The two girls would walk up into the hills behind the school, trespassing on the nearby Bel-Air golf course. “It was on one of these walks”, Sheila said, “that Dolores wondered out loud if possibly there was something more in store for her than just becoming a Catholic. Although she laughed it off—‘No, thank you, I’m going to be an actress’—I was always aware that there was something about her, a longing. I used to think of it as her Hound of Heaven, and I was honored that she would share that with me. She hadn’t ever talked about it with the nuns at school.”

I did not understand or know how to describe what I was feeling because I was sure I would be a candidate for the loony bin. But I seemed to be searching for something. I felt I didn’t fully have the understanding of the Church that I needed, so my pursuit would introduce me to a number of Catholic orders such as the Carmelites and the Franciscans. For a brief time I was a Dominican tertiary and took classes on the works of Saint Thomas Aquinas at a Dominican house of studies.
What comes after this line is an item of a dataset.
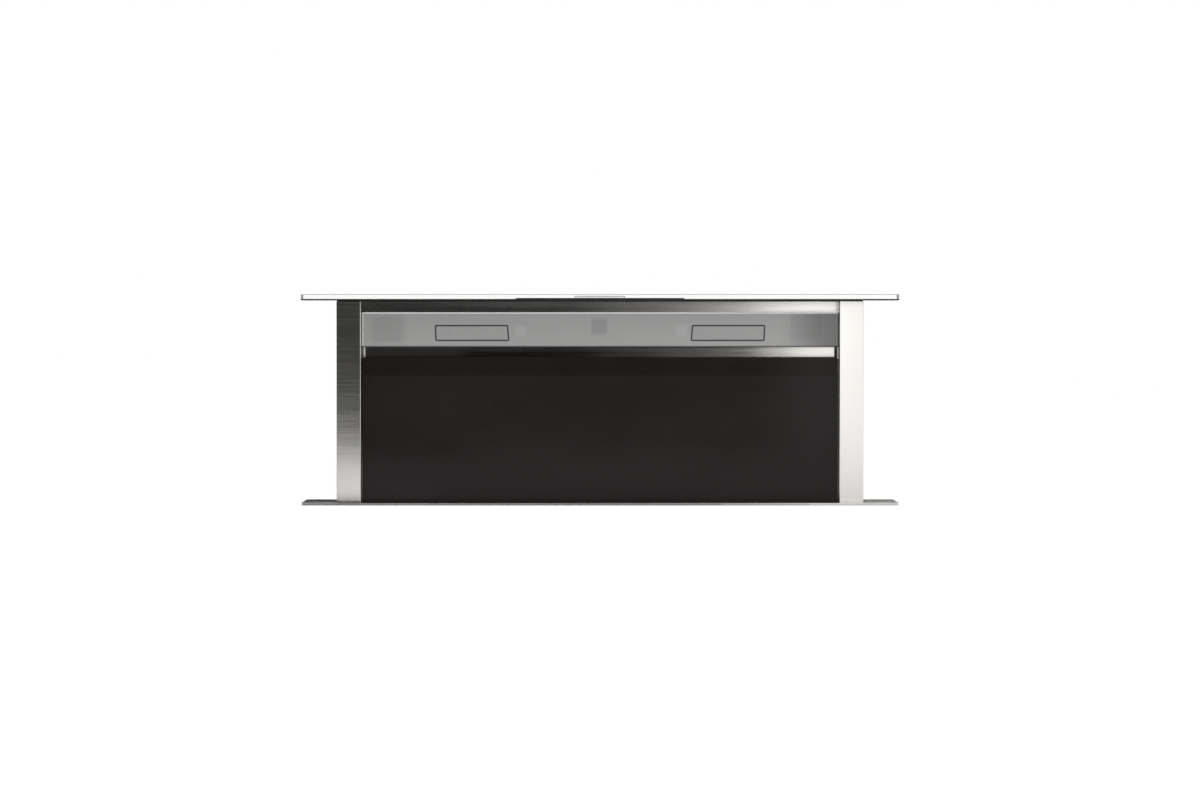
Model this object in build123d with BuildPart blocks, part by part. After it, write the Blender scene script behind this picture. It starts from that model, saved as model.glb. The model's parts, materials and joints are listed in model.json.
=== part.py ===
from build123d import *
import os

# Downdraft vent: a tower that rises out of the worktop behind a hob.
# The fixed body is the trim frame on the worktop with the cassette, lift drive and blower
# below it.  The tower carries cap, light bar, front glass and grease filters.
# Millimetres, X to the right, Y to the back, Z up.  The origin is the middle of the trim
# frame on the worktop's surface.  The tower is drawn raised.

# ---------------------------------------------------------------- driving dimensions
# cap and trim frame; the trim's width leads all other widths
cap_d = 120.0
cap_h = 9.0
cap_sheet = 1.5
cap_corner_r = 5.0
cap_edge_r = 1.0
trim_w = 880.0
trim_d = 120.0
trim_h = 4.0
trim_sheet = 1.5
trim_corner_r = 5.0
trim_edge_r = 0.6
collar_drop = 8.0
seal_inset = 0.5

# lift
travel = 297.5
parking_gap = 0.5

# tower
tower_side_gap = 24.0
tower_d = 61.0
tower_setback = 40.0
tower_gap = 3.0
foot_depth = 90.0
post_w = 36.0
post_sheet = 1.2
post_edge_r = 1.2
gasket_t = 1.5
gasket_inset = 1.0
rear_sheet = 1.2
rear_bend_r = 3.0
beam_setback = 43.0
beam_h = 45.5
foot_beam_setback = 0.6
foot_beam_d = 18.0
foot_beam_h = 30.0
foot_beam_sheet = 1.5

# light bar
bar_setback = 19.0
bar_d = 18.0
bar_h = 51.6
bar_gap = 15.9
bar_sheet = 1.0
bar_end_r = 3.0
bar_edge_r = 1.4
bar_side_gap = 0.3
lamp_end_top = 110.2
lamp_end_bottom = 111.0
lamp_w_top = 106.0
lamp_w_bottom = 107.2
lamp_h = 21.2
lamp_drop = 30.9
lamp_corner_r = 1.5
lamp_gap = 0.8
lens_t = 2.5
module_d = 10.0
module_margin = 4.0
bracket_z = 11.6
bracket_h = 25.0
bracket_sheet = 1.2
bracket_middle_w = 20.0
bracket_side_w = 45.0
bracket_side_inset = 49.0

# front glass and its hinge
glass_setback = 25.0
glass_t = 4.0
glass_side_gap = 0.8
glass_corner_r = 4.0
slot_h = 15.0
glass_below = 14.0
carrier_w = 18.0
carrier_t = 4.0
carrier_inset = 5.0
carrier_h = 217.0
carrier_lift = 2.0
hinge_pin_r = 1.8
hinge_pin_reach = 7.0
hinge_lift = 6.0

# grease filters and rails
filter_front_gap = 7.0
filter_t = 11.7
filter_border = 12.0
filter_mesh_t = 3.0
filter_clear = 0.3
rail_sheet = 1.2
rail_flange_h = 12.0
rail_top_drop = 4.8
rail_foot = 2.0
tab_w = 40.0
tab_h = 8.0
tab_d = 3.5

# controls in the cap
housing_d = 34.0
housing_clear = 0.3
notch_w = 248.0
notch_h = 3.4
window_w = 73.5
window_h = 2.9
window_clear = 0.3
base_sheet = 1.2
base_clear = 0.3
key_count = 4
key_pitch = 16.0
key_r = 5.5
key_flange_r = 6.5
key_flange_h = 1.2
key_h = 5.2
key_edge_r = 0.5
key_hole_clear = 0.3
key_setback = 16.0
housing_top_t = 2.2
housing_wall = 4.0
board_t = 1.2
board_clear = 2.0
dome_r = 3.0
dome_t = 0.3
cap_screw_r = 2.0
cap_screw_head_r = 3.5
cap_screw_inset = 30.0
cap_screw_y = 40.0
beam_screw_pitch = 200.0
beam_screw_reach = 2.0

# cassette under the worktop
trim_overhang = 26.0
cassette_d = 84.0
cassette_front_gap = 13.0
cassette_h = 440.0
cassette_sheet = 1.0
cutout_gap = 4.0
fix_leg = 24.0
fix_sheet = 2.0
fix_w = 60.0
fix_h = 50.0
fix_drop = 40.0
fix_hole_r = 2.5
fix_hole_reach = 13.0
fix_hole_pitch = 40.0
fix_screw_pitch = 20.0
screw_r = 2.0
screw_head_r = 3.6
screw_head_h = 2.4
screw_len = 6.0
cover_screw_inset = 6.0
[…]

To take on study of Aquinas was no small challenge
.


Throughout my life, I’ve had difficulty concentrating while reading. At school, I relied a great deal on synopses. I was able to pull out the pith
.

Early in her freshman year, Dolores met Loyola philosophy major Don Barbeau, who was older than most of the students by some ten years. He had been a Trappist monk before he entered Loyola, and he drove a 1938 hearse instead of a regular car. He was also involved in Loyola’s upcoming production of
Joan of Lorraine
, Maxwell Anderson’s modern take on the story of Joan of Arc, and asked Dolores if she would be interested in reading for the lead.

Barbeau was genuinely convinced that Dolores had movie potential, and he promised to invite Hollywood producers to see the play. Dolores figured this was just a line, but the thought of doing that play did interest her because one of her favorite actresses, Ingrid Bergman, had played it in the original Broadway production, and, well, it
was
Joan of Arc. The drama department’s Virginia Barnelle, however, would be a formidable hurdle.